Always Google Search… Sound Effects


Another task for Post-Production is music. Often an imperative addition to a film, it should be someone’s responsibility to source or create the music.

Music can be made on programs like Garageband on Mac or FL Studio on PC. Or you might want to record one of the local bands and include them on the soundtrack with their permission.

If the film is only for private use, you might get away with using copyrighted music (music which has been officially released by a record company) but do so at your own risk!
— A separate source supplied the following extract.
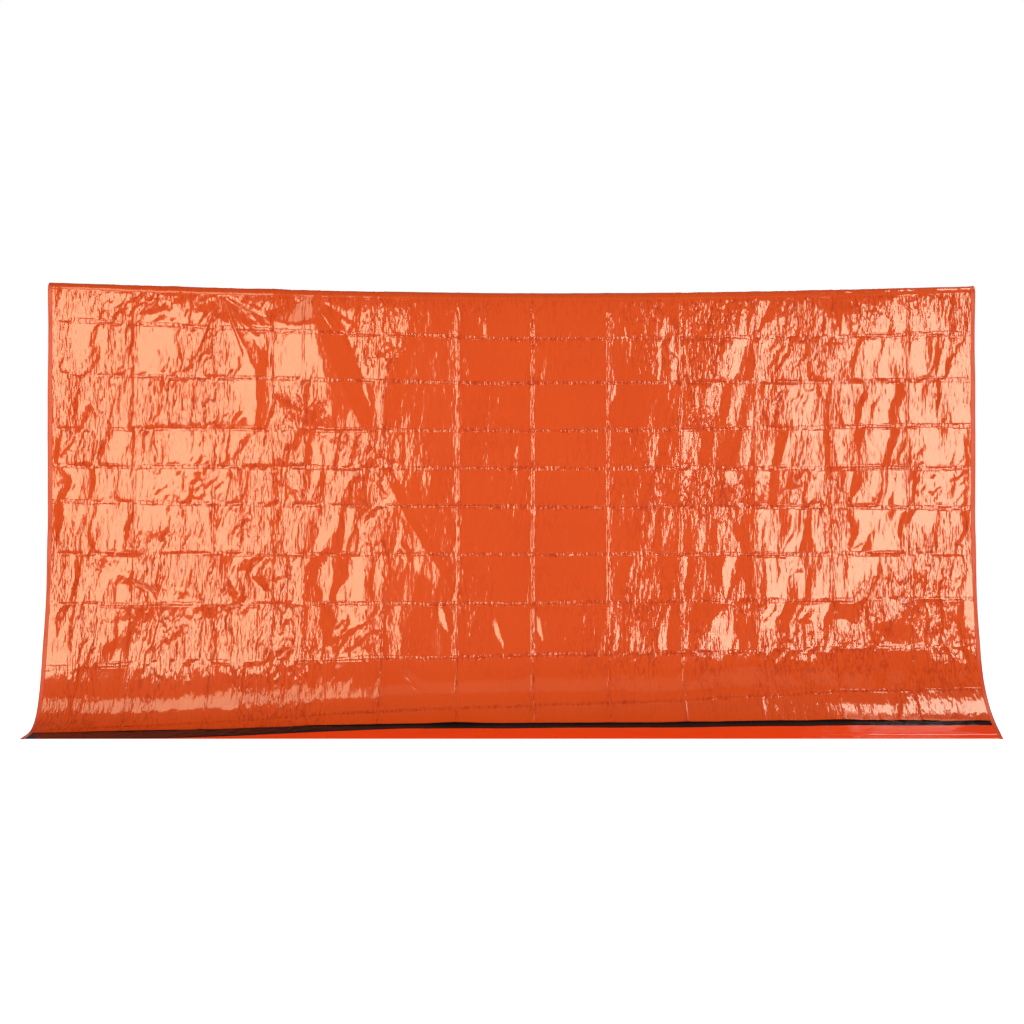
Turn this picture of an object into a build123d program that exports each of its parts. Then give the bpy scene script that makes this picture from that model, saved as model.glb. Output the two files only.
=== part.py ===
from build123d import *
import math
import os

# Film bivy sack, hung by its closed end over a round bar, mouth down on the floor.
# Millimetres. X runs along the bag's 2 m side, +Z is up and -Y is the front.
# The origin is the middle of the bar that the bag hangs over.

# The bag as cut
bag_width = 2000.0
bag_depth = 1200.0  # closed edge to mouth fold, back panel laid flat
seam_width = 10.0  # heat-sealed strip down each short side
hem_width = 42.0  # back panel's margin, turned up at the mouth
mouth_setback = 65.0  # front panel's edge, this far short of the mouth fold
lip_width = 4.0  # sealed rim along that edge

# The laminate: orange film outside, dark film inside, thicker than life
film = 0.8
lining = 0.5
laminate = film + lining

# How it hangs
bar_radius = 16.0
bar_height = 925.0  # bar's centre above the floor
mouth_reach = 205.0  # mouth fold, this far in front of the back panel's hanging plane
pocket = 10.0  # room between the two panels
ply_clearance = 0.3  # between the two panels where the bar presses them together
flare_drop = 220.0  # over this drop the front panel leans out to its full distance
plumb_drop = 425.0  # down to here the panels hang plumb
swell_radius = 1350.0  # back panel's outer face, where it first bends forward
swell_angle = 15.0
floor_angle = 68.0  # from plumb, where the back panel runs out to the floor
hinge_gap = 0.5  # clearance round the swinging front panel
fold_depth = 2.6  # height of the crease that closes the bag
lip_round = 0.4

# The belly's radius and the straight run-out that land the mouth fold on the floor
swell, slope = math.radians(swell_angle), math.radians(floor_angle)
reach_left = mouth_reach - swell_radius * (1 - math.cos(swell))
drop_left = bar_height - plumb_drop - swell_radius * math.sin(swell)
bend_out = math.cos(swell) - math.cos(slope)
bend_down = math.sin(slope) - math.sin(swell)
belly_radius = reach_left * math.cos(slope) - drop_left * math.sin(slope)
belly_radius /= bend_out * math.cos(slope) - bend_down * math.sin(slope)
runout = (reach_left - belly_radius * bend_out) / math.sin(slope)
# The front panel ends on the belly, before the run-out
edge_angle = floor_angle - math.degrees((mouth_setback - runout) / belly_radius)
sheet_angle = edge_angle - math.degrees(lip_width / belly_radius)

# Depths of the front panel's faces in front of the back panel's outer face
front_back = laminate + pocket
front_middle = front_back + lining
front_face = front_middle + film
# Radii of the plies where they lie over the bar
back_ply = bar_radius + laminate
front_ply = back_ply + ply_clearance
wrap_outer = front_ply + laminate

# Half widths of what lies between the two seams, fixed and swinging
inner_half = bag_width / 2 - seam_width
swing_half = inner_half - hinge_gap

# What is left of the bag's depth hangs behind the bar
front_run = plumb_drop + swell_radius * swell
front_run += belly_radius * (slope - swell) + runout
tail_drop = bag_depth - front_run - math.pi * bar_radius

os.makedirs("parts", exist_ok=True)


def face_line(depth, stop_angle, run=0.0, top=None):
    """One face of a hanging panel, depth in front of the back panel's outer face.

    It drops plumb, from top if the panel leans out from there, swells forward,
    turns through the belly to stop_angle from plumb and runs straight for run.
    Returns its two ends.
    """
    plane_y = -(bar_radius + depth)
    start = (plane_y, 0) if top is None else top
    if top is not None:
        Line(start, (plane_y, -flare_drop))
        Line((plane_y, -flare_drop), (plane_y, -plumb_drop))
    else:
        Line(start, (plane_y, -plumb_drop))
    swell_arc = JernArc((plane_y, -plumb_drop), (0, -1), swell_radius - depth, -swell_angle)
    turn = swell_angle - stop_angle
    belly_arc = JernArc(swell_arc @ 1, swell_arc % 1, belly_radius - depth, turn)
    end = belly_arc @ 1
    if run:
        end = Line(belly_arc @ 1, belly_arc @ 1 + (belly_arc % 1) * run) @ 1
    return start, end


def hanging_section(near, far, stop_angle, run=0.0, near_top=None, far_top=None, plane=Plane.YZ):
    """The section of a hanging panel between two depths, near and far."""
    with BuildSketch(plane) as section:
        with BuildLine():
            near_ends = face_line(near, stop_angle, run, near_top)
            far_ends = face_line(far, stop_angle, run, far_top)
            Line(near_ends[0], far_ends[0])
            Line(near_ends[1], far_ends[1])
        make_face()
    return section.sketch


def wrap_section(inner, outer, plane=Plane.YZ):
    """The section of a ply lying over the top half of the bar."""
    with BuildSketch(plane) as section:
        with BuildLine():
            inside = CenterArc((0, 0), inner, 0, 180)
            outside = CenterArc((0, 0), outer, 0, 180)
            Line(inside @ 0, outside @ 0)
            Line(inside @ 1, outside @ 1)
        make_face()
    return section.sketch


def tail_section(inner, outer, plane=Plane.YZ):
    """The section of a ply hanging plumb behind the bar."""
    with BuildSketch(plane) as section:
        with Locations(((inner + outer) / 2, -tail_drop / 2)):
            Rectangle(outer - inner, tail_drop)
    return section.sketch


def belly_point(angle, depth):
    """The point on the belly at an angle from plumb, as (y, z)."""
    arm = swell_radius - belly_radius
    centre_y = -(bar_radius + swell_radius) + arm * math.cos(swell)
    centre_z = -plumb_drop - arm * math.sin(swell)
    radius, turn = belly_radius - depth, math.radians(angle)
    return centre_y + radius * math.cos(turn), centre_z - radius * math.sin(turn)


# The back panel from the bar's front down to the mouth: film outside, lining inside
with BuildPart() as back_panel_film:
    extrude(hanging_section(0, film, floor_angle, runout), amount=bag_width / 2, both=True)
back_panel_film.part.label = "back_panel_film"
export_step(back_panel_film.part, "parts/back_panel_film.step")

with BuildPart() as back_panel_lining:
    extrude(hanging_section(film, laminate, floor_angle, runout), amount=inner_half, both=True)
back_panel_lining.part.label = "back_panel_lining"
export_step(back_panel_lining.part, "parts/back_panel_lining.step")

# The two plies over the bar. The back panel's film touches the bar all along.
with BuildPart() as bar_wrap_back_ply:
    extrude(wrap_section(bar_radius, bar_radius + film), amount=bag_width / 2, both=True)
    extrude(wrap_section(bar_radius + film, back_ply), amount=inner_half, both=True)
bar_wrap_back_ply.part.label = "bar_wrap_back_ply"
export_step(bar_wrap_back_ply.part, "parts/bar_wrap_back_ply.step")

with BuildPart() as bar_wrap_front_ply:
    extrude(wrap_section(front_ply, wrap_outer), amount=inner_half, both=True)
bar_wrap_front_ply.part.label = "bar_wrap_front_ply"
export_step(bar_wrap_front_ply.part, "parts/bar_wrap_front_ply.step")

# The tail behind the bar, and the fold that closes the bag
with BuildPart() as tail_back_ply:
    extrude(tail_section(bar_radius, bar_radius + film), amount=bag_width / 2, both=True)
    extrude(tail_section(bar_radius + film, back_ply), amount=inner_half, both=True)
tail_back_ply.part.label = "tail_back_ply"
export_step(tail_back_ply.part, "parts/tail_back_ply.step")

with BuildPart() as tail_front_ply:
    extrude(tail_section(front_ply, wrap_outer), amount=inner_half, both=True)
tail_front_ply.part.label = "tail_front_ply"
export_step(tail_front_ply.part, "parts/tail_front_ply.step")

with BuildPart() as closed_edge_fold:
    with BuildSketch(Plane.YZ):
        with Locations((bar_radius, -tail_drop)):
            Rectangle(wrap_outer - bar_radius, fold_depth, align=(Align.MIN, Align.MAX))
    extrude(amount=bag_width / 2, both=True)
    fillet(closed_edge_fold.edges().filter_by(Axis.X).group_by(Axis.Z)[0], radius=laminate)
closed_edge_fold.part.label = "closed_edge_fold"
export_step(closed_edge_fold.part, "parts/closed_edge_fold.step")

# The heat-sealed side seams join the two panels from the front panel's edge to the fold
for side, seam_x in (("left", -bag_width / 2), ("right", inner_half)):
    seam_plane = Plane.YZ.offset(seam_x)
    wrap_top = (-wrap_outer, 0)
    with BuildPart() as side_seam:
        hanging = hanging_section(film, front_face, edge_angle, far_top=wrap_top, plane=seam_plane)
        extrude(hanging, amount=seam_width)
        extrude(wrap_section(bar_radius + film, wrap_outer, seam_plane), amount=seam_width)
        extrude(tail_section(bar_radius + film, wrap_outer, seam_plane), amount=seam_width)
    side_seam.part.label = f"{side}_side_seam"
    export_step(side_seam.part, f"parts/{side}_side_seam.step")

# The back panel's margin is turned up over its lining, round a fold at the mouth
mouth_plane = Plane(
    origin=(0, -(bar_radius + mouth_reach), -bar_height),
    x_dir=(0, math.sin(slope), math.cos(slope)),
    z_dir=(1, 0, 0),
)
with BuildPart() as turned_up_hem:
    with BuildSketch(mouth_plane):
        with Locations((0, laminate)):
            Rectangle(hem_width, laminate, align=Align.MIN)
    extrude(amount=inner_half, both=True)
turned_up_hem.part.label = "turned_up_hem"
export_step(turned_up_hem.part, "parts/turned_up_hem.step")

with BuildPart() as mouth_fold:
    with BuildSketch(mouth_plane):
        with BuildLine():
            bead = CenterArc((0, laminate), laminate, 90, 180)
            Line(bead @ 0, bead @ 1)
        make_face()
    extrude(amount=inner_half, both=True)
mouth_fold.part.label = "mouth_fold"
export_step(mouth_fold.part, "parts/mouth_fold.step")

# The front panel swings at the bar: film outside, lining inside, a sealed rim at its edge
with BuildPart() as front_panel_film:
    film_back = (-(front_ply + lining), -hinge_gap)
    film_face = (-wrap_outer, -hinge_gap)
    outer_film = hanging_section(
        front_middle, front_face, sheet_angle, near_top=film_back, far_top=film_face
    )
    extrude(outer_film, amount=swing_half, both=True)
front_panel_film.part.label = "front_panel_film"
export_step(front_panel_film.part, "parts/front_panel_film.step")

with BuildPart() as front_panel_lining:
    lining_back = (-front_ply, -hinge_gap)
    inner_film = hanging_section(
        front_back, front_middle, sheet_angle, near_top=lining_back, far_top=film_back
    )
    extrude(inner_film, amount=swing_half, both=True)
front_panel_lining.part.label = "front_panel_lining"
export_step(front_panel_lining.part, "parts/front_panel_lining.step")

edge_radians = math.radians(sheet_angle)
lip_plane = Plane(
    origin=(0, *belly_point(sheet_angle, front_back)),
    x_dir=(0, -math.sin(edge_radians), -math.cos(edge_radians)),
    z_dir=(-1, 0, 0),
)
with BuildPart() as front_lip:
    with BuildSketch(lip_plane):
        Rectangle(lip_width, laminate, align=Align.MIN)
    extrude(amount=swing_half, both=True)
    outer_edges = front_lip.edges().filter_by(Axis.X).sort_by(Axis.Y)[:2]
    fillet(outer_edges, radius=lip_round)
front_lip.part.label = "front_lip"
export_step(front_lip.part, "parts/front_lip.step")
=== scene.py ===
"""Foil bivy sack hung over a bar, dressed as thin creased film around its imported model.

The sack's two panels are grids of film laid along one side profile, from the closed edge behind
the bar, over the bar and down to the mouth on the floor. Every length is in metres.
"""

import logging
import math
from collections.abc import Callable
from dataclasses import dataclass, field, replace
from enum import Enum
from functools import partial, partialmethod

import bpy
import numpy as np
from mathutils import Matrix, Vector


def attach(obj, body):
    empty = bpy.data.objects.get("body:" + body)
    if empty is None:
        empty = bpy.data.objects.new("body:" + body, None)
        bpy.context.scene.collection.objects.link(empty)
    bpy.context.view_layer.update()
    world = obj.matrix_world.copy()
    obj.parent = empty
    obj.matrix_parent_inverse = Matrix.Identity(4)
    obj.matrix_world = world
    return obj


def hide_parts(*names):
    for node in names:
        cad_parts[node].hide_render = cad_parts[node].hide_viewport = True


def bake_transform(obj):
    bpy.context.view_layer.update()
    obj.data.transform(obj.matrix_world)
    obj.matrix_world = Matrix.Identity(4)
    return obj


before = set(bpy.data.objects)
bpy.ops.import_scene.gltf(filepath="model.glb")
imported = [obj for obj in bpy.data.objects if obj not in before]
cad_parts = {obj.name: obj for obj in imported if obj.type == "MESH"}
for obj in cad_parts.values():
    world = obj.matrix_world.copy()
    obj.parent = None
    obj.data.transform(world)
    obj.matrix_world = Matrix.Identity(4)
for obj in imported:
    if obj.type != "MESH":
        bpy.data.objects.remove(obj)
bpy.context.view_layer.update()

SEAM_LINE = 0.99
MOUTH_MIDDLE = 0.045
Array = np.ndarray
Places = tuple[Array, Array, Array, Array | float]
Shape = Callable[[Array, Array], Places]
Pair = tuple[float, float]
Triple = tuple[float, float, float]
Rgba = tuple[float, float, float, float]
Material = bpy.types.Material
Socket = bpy.types.NodeSocket
log = logging.getLogger("bivy")


# ---- Number helpers ----


def step(low: float, high: float, value: Array) -> Array:
    """Rises smoothly from 0 at low to 1 at high, or falls where low is the larger.

    Args:
        low: where the result is 0.
        high: where the result is 1.
        value: the numbers to judge.

    Returns:
        Numbers from 0 to 1.
    """
    t = np.clip((value - low) / (high - low), 0.0, 1.0)
    return t * t * (3.0 - 2.0 * t)


def scatter(i: Array, j: Array, seed: int | Array) -> Array:
    """Gives each point of a whole-number lattice its own fixed random number.

    Args:
        i: lattice column.
        j: lattice row.
        seed: which of the random patterns.

    Returns:
        Numbers from -1 to 1.
    """
    mask = np.uint64(0xFFFFFFFF)
    n = i.astype(np.int64).astype(np.uint64) * np.uint64(0x9E3779B1)
    n = n ^ (j.astype(np.int64).astype(np.uint64) * np.uint64(0x85EBCA77))
    n = (n + np.asarray(seed).astype(np.uint64) * np.uint64(0xC2B2AE3D)) & mask
    n = ((n ^ (n >> np.uint64(15))) * np.uint64(0x2C1B3C6D)) & mask
    n = ((n ^ (n >> np.uint64(12))) * np.uint64(0x297A2D39)) & mask
    n = n ^ (n >> np.uint64(15))
    return n.astype(float) / float(mask) * 2.0 - 1.0


def lattice(u: Array, v: Array, seed: int | Array) -> tuple[Array, ...]:
    """Finds places in a lattice of random numbers.

    Args:
        u: place along the lattice's columns.
        v: place along its rows.
        seed: which of the random patterns.

    Returns:
        The place inside its cell, then the numbers of the cell's four corners, row by row.
    """
    i = np.floor(u)
    j = np.floor(v)
    corners = (scatter(i + right, j + up, seed) for up in (0, 1) for right in (0, 1))
    return u - i, v - j, *corners


def facets(u: Array, v: Array, seed: int | Array) -> Array:
    """Flat three-sided facets between random heights, as crumpled film has.

    Args:
        u: place along the lattice's columns, one unit to a facet.
        v: place along its rows.
        seed: which of the random patterns.

    Returns:
        Heights from -1 to 1, which bend sharply only along the facets' edges.
    """
    a, b, near, right, up, far = lattice(u, v, seed)
    lower = near + (right - near) * a + (up - near) * b
    upper = far + (up - far) * (1 - a) + (right - far) * (1 - b)
    return np.where(a + b < 1, lower, upper)


def swells(u: Array, v: Array, seed: int) -> Array:
    """Soft random hills, for slow waves and for bending other patterns.

    Args:
        u: place along the lattice's columns.
        v: place along its rows.
        seed: which of the random patterns.

    Returns:
        Heights from -1 to 1 without any edge.
    """
    a, b, near, right, up, far = lattice(u, v, seed)
    a = a * a * (3 - 2 * a)
    b = b * b * (3 - 2 * b)
    low = near * (1 - a) + right * a
    high = up * (1 - a) + far * a
    return low * (1 - b) + high * b


# ---- The way the sack hangs ----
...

An excellent alternative are Creative Commons or Royalty Free music that has no copyright and can be used in your film. Free music can be found by following …. list of Royalty Free Music Sites

Always Google Search… Sound Effects
Whatever the source, provide a full quality (aiff or wav) music file to the editor for inclusion in the film.

Additional titles or Graphics

Some members of the group may wish to make something like a title screen using Photoshop or photography, and this can be another task undertaken while the film is being edited.

Finishing up

Once all the elements of the film have been combined, play the first cut back to the group and get feedback. This will show how much extra work needs to be done.

Throughout the day, you may lose a few participants who get bored, so make sure you let them know when and where you will be screening the final video!

A few tips on finishing off the edit:

Leave a final sound mix until last
Do not be afraid to cut out entire scenes or characters if they help the film work better
If a film isn’t quite making sense, sometimes a voice-over can help
Edits can take quite some time, do not stress if the edit isn’t perfect at the end of the project. You can always change it later. Most edits are never truly completed, merely abandoned
Have ALL the data (including footage, sound and music) backed up on a single external hard drive so you can change things later if need be
You will know your edit is finished when the film makes sense, when the story is told, and when the film has the emotional resonance or entertainment value you desired.

Once this is done, you’ve completed a short film! Congratulations!